Stock Market Development, Financial Deepening and Economic Growth in Africa

Abstract
In this study, we employed the dynamic autoregressive distributed lag bounds test, co-integration test and granger causality test to examine the long-run and short run interrelationship among financial deepening, stock market development and economic growth for eight (8) countries in Africa using annual data for the period 1996-2019 to establish the interrelationship between Africa’s developing capital markets and the real side of their economies. While we found the series in five countries (Nigeria, Algeria, Namibia, Kenya and Mauritius) to be co-integrated; three other countries were not. The result from the granger causality test established bi-directional causality between economic growth (lnGDP) and stock market development (STMCAP/GDP) in Algeria, Namibia and Mauritius as the remaining five countries recorded only unidirectional causality from economic growth (lnGDP) to stock market development (STMCAP/GDP).

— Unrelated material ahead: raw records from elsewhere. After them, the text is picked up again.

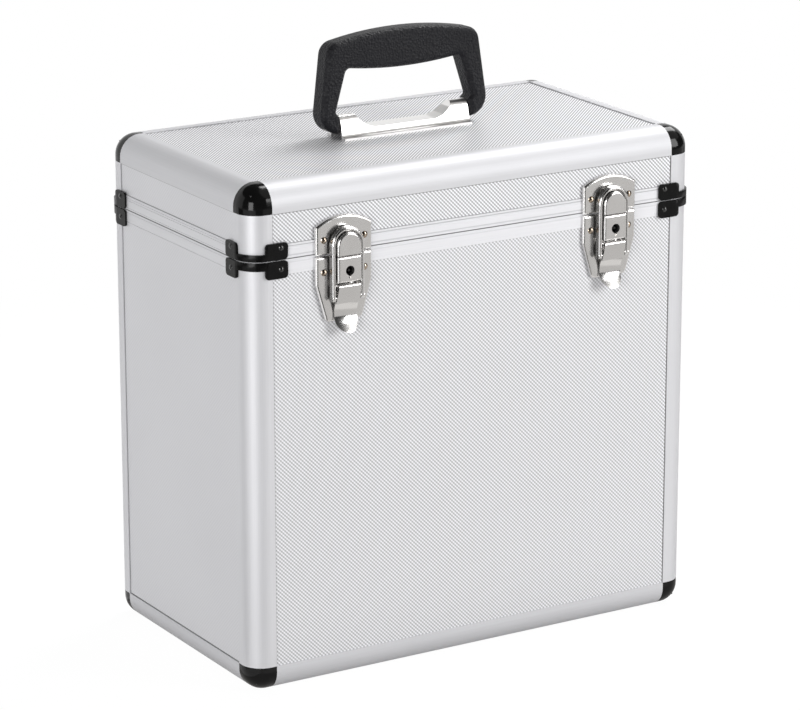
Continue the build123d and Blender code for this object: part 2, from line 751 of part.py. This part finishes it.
def handle_face():
    """The handle as seen from the front: crowned grip, splayed legs and round feet."""
    x, z = GRIP_SHOULDER
    crown = ThreePointArc((-x, z), (0, GRIP_TOP), (x, z))
    foot, inner = GRIP_FOOT, GRIP_INNER_FOOT
    side = Polyline(GRIP_SHOULDER, foot, (inner[0], foot[1]), inner, GRIP_KNEE, GRIP_CORNER)
    belly = ThreePointArc(GRIP_CORNER, (0, GRIP_LOW), (-GRIP_CORNER[0], GRIP_CORNER[1]))
    other = mirror(side, Plane.YZ)
    face = make_face([crown, *side.edges(), belly, *other.edges()])
    bends = [(GRIP_SHOULDER, 10.5), (foot, 14.0), (inner, 2.5), (GRIP_KNEE, 2.0)]
    bends.append((GRIP_CORNER, 4.5))
    for (x, z), radius in bends:
        near = [v for v in face.vertices() if abs(abs(v.X) - x) < 0.01 and abs(v.Y - z) < 0.01]
        face = fillet(near, radius)
    return face


def handle_grip():
    depth = HANDLE_HALF_DEPTH
    grip = seen_from_front(handle_face(), -depth, depth)
    sides = [e for e in grip.edges() if abs(abs(e.center().Y) - depth) < 0.01]
    grip = fillet(sides, GRIP_EDGE) - handle_bores()
    lean = Rot(-HANDLE_LEAN, 0, 0) * Pos(0, 0, -HANDLE_AXIS_Z) * grip
    return Pos(0, HANDLE_Y, HANDLE_AXIS_Z) * lean


def handle_bores():
    radius = ROD_RADIUS + 0.05
    return [
        rod_x(-ROD_END - 0.2, -ROD_END + 11, 0, HANDLE_AXIS_Z, radius),
        rod_x(ROD_END - 11, ROD_END + 0.2, 0, HANDLE_AXIS_Z, radius),
    ]


# ---------------------------------------------------------------- assembly

def write_body():
    board = PANEL_RECESS + SKIN_THICK
    for side in SIDES:
        save(base_wall(side, board, PANEL_INNER), "base_board_" + side)
        save(lid_wall(side, board, PANEL_INNER), "lid_board_" + side)
        save(level_profile(side, 0, 1), "bottom_edge_" + side)
        save(level_profile(side, HEIGHT, -1), "top_edge_" + side)
        save(rim(base_rim_section(), side), "base_rim_" + side)
        save(rim(lid_rim_section(), side), "lid_rim_" + side)
    for corner in CORNERS:
        save(upright_profile(corner, EDGE_REACH, BASE_TOP), "base_upright_" + corner)
    top = HEIGHT - EDGE_REACH
    uprights = [upright_profile(corner, LID_LOW, top) for corner in CORNERS]
    save(group(uprights), "lid_uprights")
    save(level_sheet(board, PANEL_INNER), "base_board_bottom")
    roof = level_sheet(HEIGHT - PANEL_INNER, HEIGHT - board)
    save(roof - bracket_screw_holes(), "lid_board_top")
    save(base_skins(), "base_skins")
    save(lid_skins(), "lid_skins")
    save(base_lining(), "base_lining")
    save(lid_lining(), "lid_lining")
    save(group([ball_corner(c, 0, 1) for c in CORNERS]), "base_ball_corners")
    save(group([ball_corner(c, HEIGHT, -1) for c in CORNERS]), "lid_ball_corners")
    save(group([corner_bracket(c, False) for c in CORNERS]), "base_corner_brackets")
    save(group([corner_bracket(c, True) for c in CORNERS]), "lid_corner_brackets")


def write_hardware():
    for name, side in (("left", -1), ("right", 1)):
        save(strike_plate(side), name + "_latch_strike")
        save(latch_base(side), name + "_latch_plate")
        save(lever(side), name + "_latch_lever")
        save(bail(side), name + "_latch_bail")
        save(lock_plug(side), name + "_lock_plug")
    save(group([lever_pin(-1), lever_pin(1)]), "latch_lever_pins")
    save(group([base_leaf(-1), base_leaf(1)]), "hinge_base_leaves")
    save(group([lid_leaf(-1), lid_leaf(1)]), "hinge_lid_leaves")
    save(group([hinge_pin(-1), hinge_pin(1)]), "hinge_pins")
    save(body_rivets("base"), "base_rivets")
    save(body_rivets("lid"), "lid_rivets")
    save(handle_bracket(), "handle_bracket")
    save(bracket_screws(), "handle_bracket_screws")
    save(group([handle_rod(-1), handle_rod(1)]), "handle_rods")
    save(handle_grip(), "handle_grip")


write_body()
write_hardware()
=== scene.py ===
import math

import bmesh
import bpy
from mathutils import Matrix, Vector

# A record carrying case in metres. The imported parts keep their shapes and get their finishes
# here, and a small studio lights them. The latches face -Y and the floor is Z 0.

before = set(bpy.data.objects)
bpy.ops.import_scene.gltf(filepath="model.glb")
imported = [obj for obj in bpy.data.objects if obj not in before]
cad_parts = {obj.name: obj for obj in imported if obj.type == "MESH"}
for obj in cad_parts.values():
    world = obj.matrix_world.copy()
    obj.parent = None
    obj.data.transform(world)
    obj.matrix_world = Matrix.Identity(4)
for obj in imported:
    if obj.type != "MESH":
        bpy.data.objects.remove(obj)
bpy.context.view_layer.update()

MM = 0.001
WIDTH = 355 * MM
DEPTH = 198.5 * MM
HEIGHT = 352 * MM
SHIFT = 1.1 * MM  # how far the box's middle lies behind the origin
FRONT = SHIFT - DEPTH / 2
LEFT = -WIDTH / 2
RIGHT = WIDTH / 2
EDGE_REACH = 18.8 * MM  # from the box's outside to the seam between a profile and its sheet
BASE_RIM_LOW = 291.5 * MM
PARTING = 302 * MM
LID_RIM_HIGH = 312 * MM

# The rims' grooves: height, half width and how dark the shade painted in it is.
RIM_GROOVE_SHADES = (
    (PARTING, 0.5 * MM, 0.75),
    (310.4 * MM, 0.5 * MM, 0.30),
    (304.2 * MM, 0.7 * MM, 0.22),
    (299.4 * MM, 0.5 * MM, 0.12),
)

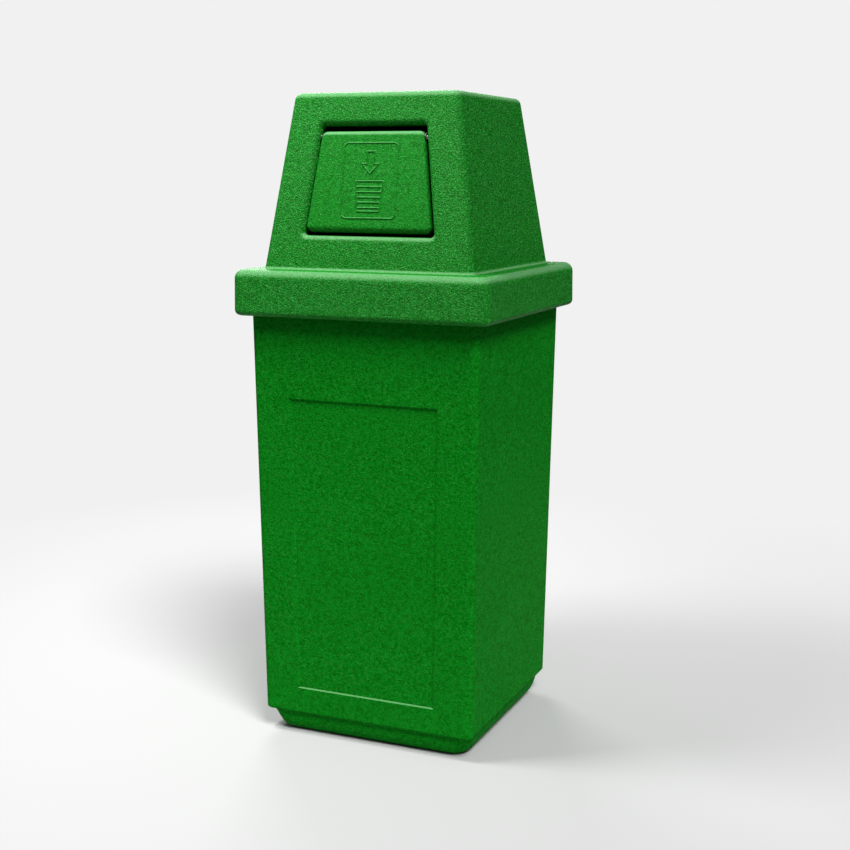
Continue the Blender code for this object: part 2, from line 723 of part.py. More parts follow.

Our panel analysis revealed a positive relationship between stock market development (STMCAP/GDP) and financial deepening (M2/GDP). There is a positive relationship between economic growth (lnGDP) and financial deepening (M2/GDP) for all the countries except for Eswatini and Mauritius. Further analysis of the interrelationship with economic growth (lnGDP) as dependent variable found significant and varying results for the time series across countries. However, the results from the panel regression found no significant effect from both financial deepening (M2/GDP) and stock market development (STMCAP/GDP) in Africa. To this end, we recommend swift and systematic reforms tailored towards improving the efficiency for their capital markets.